Copy the line with "that you describe." and all lines following it through the last line of the entries, exactly as written.

--- Records for this exercise ---

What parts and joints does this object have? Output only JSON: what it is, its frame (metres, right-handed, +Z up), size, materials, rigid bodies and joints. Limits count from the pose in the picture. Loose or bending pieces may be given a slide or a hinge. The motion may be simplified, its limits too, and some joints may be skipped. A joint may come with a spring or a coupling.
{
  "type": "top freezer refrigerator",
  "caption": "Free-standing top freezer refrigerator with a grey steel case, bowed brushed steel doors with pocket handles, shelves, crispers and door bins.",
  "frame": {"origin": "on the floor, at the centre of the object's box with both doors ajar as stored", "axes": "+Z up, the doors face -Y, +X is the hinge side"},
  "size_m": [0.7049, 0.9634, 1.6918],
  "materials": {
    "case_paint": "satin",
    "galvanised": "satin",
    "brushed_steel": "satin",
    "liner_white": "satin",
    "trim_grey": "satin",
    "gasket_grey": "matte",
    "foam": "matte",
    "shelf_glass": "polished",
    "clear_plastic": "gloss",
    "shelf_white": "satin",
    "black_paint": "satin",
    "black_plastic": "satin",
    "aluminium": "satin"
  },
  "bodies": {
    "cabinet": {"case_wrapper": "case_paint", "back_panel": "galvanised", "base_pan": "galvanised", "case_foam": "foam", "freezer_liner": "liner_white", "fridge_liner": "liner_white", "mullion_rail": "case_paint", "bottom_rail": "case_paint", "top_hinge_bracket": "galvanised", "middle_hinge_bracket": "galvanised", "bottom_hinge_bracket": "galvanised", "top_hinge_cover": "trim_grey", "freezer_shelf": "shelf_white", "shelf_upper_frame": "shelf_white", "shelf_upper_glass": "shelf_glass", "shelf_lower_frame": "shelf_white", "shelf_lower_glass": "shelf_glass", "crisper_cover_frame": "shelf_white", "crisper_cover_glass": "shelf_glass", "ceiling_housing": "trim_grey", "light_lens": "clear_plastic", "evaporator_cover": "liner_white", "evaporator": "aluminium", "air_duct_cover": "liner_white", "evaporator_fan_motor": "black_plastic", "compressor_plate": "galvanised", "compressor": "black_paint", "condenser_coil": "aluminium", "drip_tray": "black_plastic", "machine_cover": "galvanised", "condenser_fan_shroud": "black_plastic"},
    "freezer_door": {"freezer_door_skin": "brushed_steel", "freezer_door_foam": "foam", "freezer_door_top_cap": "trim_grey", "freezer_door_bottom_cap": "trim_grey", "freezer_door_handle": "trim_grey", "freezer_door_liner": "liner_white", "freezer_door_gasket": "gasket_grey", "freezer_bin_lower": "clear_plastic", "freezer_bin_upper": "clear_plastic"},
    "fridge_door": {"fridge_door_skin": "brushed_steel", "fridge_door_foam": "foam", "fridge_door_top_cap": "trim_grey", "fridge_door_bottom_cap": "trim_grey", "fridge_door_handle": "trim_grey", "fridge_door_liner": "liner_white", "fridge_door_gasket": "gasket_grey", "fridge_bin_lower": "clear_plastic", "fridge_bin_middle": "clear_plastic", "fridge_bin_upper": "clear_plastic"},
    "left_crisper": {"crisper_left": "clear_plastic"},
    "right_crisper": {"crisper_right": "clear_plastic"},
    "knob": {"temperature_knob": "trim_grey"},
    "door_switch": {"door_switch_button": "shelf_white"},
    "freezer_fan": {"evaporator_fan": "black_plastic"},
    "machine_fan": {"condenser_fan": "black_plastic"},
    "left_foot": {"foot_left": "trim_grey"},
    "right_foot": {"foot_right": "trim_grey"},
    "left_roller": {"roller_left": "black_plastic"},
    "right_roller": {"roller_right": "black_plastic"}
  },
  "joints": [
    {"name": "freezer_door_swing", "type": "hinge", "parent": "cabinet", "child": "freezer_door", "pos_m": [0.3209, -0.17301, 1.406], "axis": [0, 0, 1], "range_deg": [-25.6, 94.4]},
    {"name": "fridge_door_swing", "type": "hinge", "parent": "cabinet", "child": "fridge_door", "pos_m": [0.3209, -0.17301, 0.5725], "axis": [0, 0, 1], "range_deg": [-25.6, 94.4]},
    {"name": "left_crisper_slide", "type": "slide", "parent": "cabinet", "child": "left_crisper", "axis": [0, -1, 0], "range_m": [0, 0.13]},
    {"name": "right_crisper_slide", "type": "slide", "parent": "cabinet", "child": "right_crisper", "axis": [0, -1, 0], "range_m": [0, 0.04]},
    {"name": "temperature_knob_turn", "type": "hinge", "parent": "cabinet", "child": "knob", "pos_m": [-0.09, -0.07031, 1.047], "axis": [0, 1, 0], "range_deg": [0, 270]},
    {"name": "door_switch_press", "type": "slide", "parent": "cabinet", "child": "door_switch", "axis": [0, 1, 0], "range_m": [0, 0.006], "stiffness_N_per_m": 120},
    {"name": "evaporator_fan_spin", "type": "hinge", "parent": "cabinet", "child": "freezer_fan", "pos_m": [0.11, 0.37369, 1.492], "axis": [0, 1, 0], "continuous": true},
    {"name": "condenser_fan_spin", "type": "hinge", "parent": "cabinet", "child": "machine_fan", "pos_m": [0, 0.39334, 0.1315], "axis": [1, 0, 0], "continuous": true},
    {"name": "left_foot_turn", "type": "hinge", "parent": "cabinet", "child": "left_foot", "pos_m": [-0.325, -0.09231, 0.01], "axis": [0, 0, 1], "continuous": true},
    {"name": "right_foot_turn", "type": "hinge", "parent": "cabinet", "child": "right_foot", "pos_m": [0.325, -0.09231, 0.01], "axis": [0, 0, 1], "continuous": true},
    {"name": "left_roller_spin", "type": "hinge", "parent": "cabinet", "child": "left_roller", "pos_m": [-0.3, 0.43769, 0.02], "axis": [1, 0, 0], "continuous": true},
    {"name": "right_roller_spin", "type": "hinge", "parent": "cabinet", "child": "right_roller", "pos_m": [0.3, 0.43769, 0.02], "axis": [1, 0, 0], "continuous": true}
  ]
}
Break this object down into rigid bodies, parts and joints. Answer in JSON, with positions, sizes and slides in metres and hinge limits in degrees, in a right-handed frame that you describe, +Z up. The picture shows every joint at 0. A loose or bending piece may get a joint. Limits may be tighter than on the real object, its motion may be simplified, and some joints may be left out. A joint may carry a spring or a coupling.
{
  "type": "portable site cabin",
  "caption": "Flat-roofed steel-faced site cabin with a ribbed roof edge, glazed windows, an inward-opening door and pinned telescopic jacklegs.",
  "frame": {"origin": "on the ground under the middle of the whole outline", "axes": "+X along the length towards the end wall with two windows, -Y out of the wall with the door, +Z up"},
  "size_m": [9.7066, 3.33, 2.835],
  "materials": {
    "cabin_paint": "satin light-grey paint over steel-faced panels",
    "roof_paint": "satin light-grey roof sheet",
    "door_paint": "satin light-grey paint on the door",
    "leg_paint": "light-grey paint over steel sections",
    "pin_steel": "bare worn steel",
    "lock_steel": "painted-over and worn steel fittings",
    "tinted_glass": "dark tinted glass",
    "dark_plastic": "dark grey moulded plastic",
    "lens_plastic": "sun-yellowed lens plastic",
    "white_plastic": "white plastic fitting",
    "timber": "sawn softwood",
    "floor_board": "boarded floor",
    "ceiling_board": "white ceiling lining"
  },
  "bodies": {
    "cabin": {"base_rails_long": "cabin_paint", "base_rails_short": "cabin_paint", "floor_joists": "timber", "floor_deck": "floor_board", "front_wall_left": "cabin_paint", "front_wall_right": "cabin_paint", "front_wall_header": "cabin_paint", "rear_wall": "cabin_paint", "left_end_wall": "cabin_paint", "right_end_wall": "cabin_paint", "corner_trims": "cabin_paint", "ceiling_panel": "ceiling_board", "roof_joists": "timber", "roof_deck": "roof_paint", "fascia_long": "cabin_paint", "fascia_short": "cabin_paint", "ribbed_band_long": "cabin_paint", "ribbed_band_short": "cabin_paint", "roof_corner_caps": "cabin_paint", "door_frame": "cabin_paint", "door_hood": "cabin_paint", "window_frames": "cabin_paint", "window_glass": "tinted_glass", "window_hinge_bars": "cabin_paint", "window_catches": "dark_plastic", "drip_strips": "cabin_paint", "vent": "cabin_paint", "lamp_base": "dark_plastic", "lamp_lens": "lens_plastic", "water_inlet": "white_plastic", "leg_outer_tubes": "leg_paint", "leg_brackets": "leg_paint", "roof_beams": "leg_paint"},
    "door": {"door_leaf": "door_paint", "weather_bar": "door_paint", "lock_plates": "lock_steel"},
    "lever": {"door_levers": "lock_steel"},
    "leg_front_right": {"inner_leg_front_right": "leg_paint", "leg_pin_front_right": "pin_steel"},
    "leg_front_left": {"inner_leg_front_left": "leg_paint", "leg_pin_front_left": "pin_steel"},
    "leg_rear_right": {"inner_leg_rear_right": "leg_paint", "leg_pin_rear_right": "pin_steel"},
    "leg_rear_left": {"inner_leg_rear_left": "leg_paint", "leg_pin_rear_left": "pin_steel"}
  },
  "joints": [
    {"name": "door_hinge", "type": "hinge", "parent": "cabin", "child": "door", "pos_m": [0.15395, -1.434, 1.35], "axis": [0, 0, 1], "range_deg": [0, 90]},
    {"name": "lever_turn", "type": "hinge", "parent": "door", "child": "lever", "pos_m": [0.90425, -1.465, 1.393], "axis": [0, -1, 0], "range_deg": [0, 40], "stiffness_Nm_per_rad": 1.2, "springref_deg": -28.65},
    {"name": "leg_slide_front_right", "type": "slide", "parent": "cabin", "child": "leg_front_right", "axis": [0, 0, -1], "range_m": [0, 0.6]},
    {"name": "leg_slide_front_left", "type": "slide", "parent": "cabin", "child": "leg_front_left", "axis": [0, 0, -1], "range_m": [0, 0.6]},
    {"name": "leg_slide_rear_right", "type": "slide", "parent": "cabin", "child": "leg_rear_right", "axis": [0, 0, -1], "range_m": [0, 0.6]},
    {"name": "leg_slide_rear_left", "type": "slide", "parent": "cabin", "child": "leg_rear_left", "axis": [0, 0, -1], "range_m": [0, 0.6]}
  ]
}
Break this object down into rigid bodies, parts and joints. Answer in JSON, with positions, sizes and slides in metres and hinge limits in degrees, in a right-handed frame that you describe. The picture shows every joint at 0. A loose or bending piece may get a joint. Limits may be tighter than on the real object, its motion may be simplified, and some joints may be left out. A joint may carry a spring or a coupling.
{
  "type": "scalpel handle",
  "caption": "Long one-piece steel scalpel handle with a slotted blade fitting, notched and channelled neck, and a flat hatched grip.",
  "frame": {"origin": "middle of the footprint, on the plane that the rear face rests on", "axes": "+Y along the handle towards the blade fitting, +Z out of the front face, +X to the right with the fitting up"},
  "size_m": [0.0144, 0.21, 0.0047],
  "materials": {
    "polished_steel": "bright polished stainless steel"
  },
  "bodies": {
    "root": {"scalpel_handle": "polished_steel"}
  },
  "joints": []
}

---

# [Answer in full]
Break this object down into rigid bodies, parts and joints. Answer in JSON, with positions, sizes and slides in metres and hinge limits in degrees, in a right-handed frame that you describe. The picture shows every joint at 0. A loose or bending piece may get a joint. Limits may be tighter than on the real object, its motion may be simplified, and some joints may be left out. A joint may carry a spring or a coupling.
{
  "type": "scalpel handle",
  "caption": "Long one-piece steel scalpel handle with a slotted blade fitting, notched and channelled neck, and a flat hatched grip.",
  "frame": {"origin": "middle of the footprint, on the plane that the rear face rests on", "axes": "+Y along the handle towards the blade fitting, +Z out of the front face, +X to the right with the fitting up"},
  "size_m": [0.0144, 0.21, 0.0047],
  "materials": {
    "polished_steel": "bright polished stainless steel"
  },
  "bodies": {
    "root": {"scalpel_handle": "polished_steel"}
  },
  "joints": []
}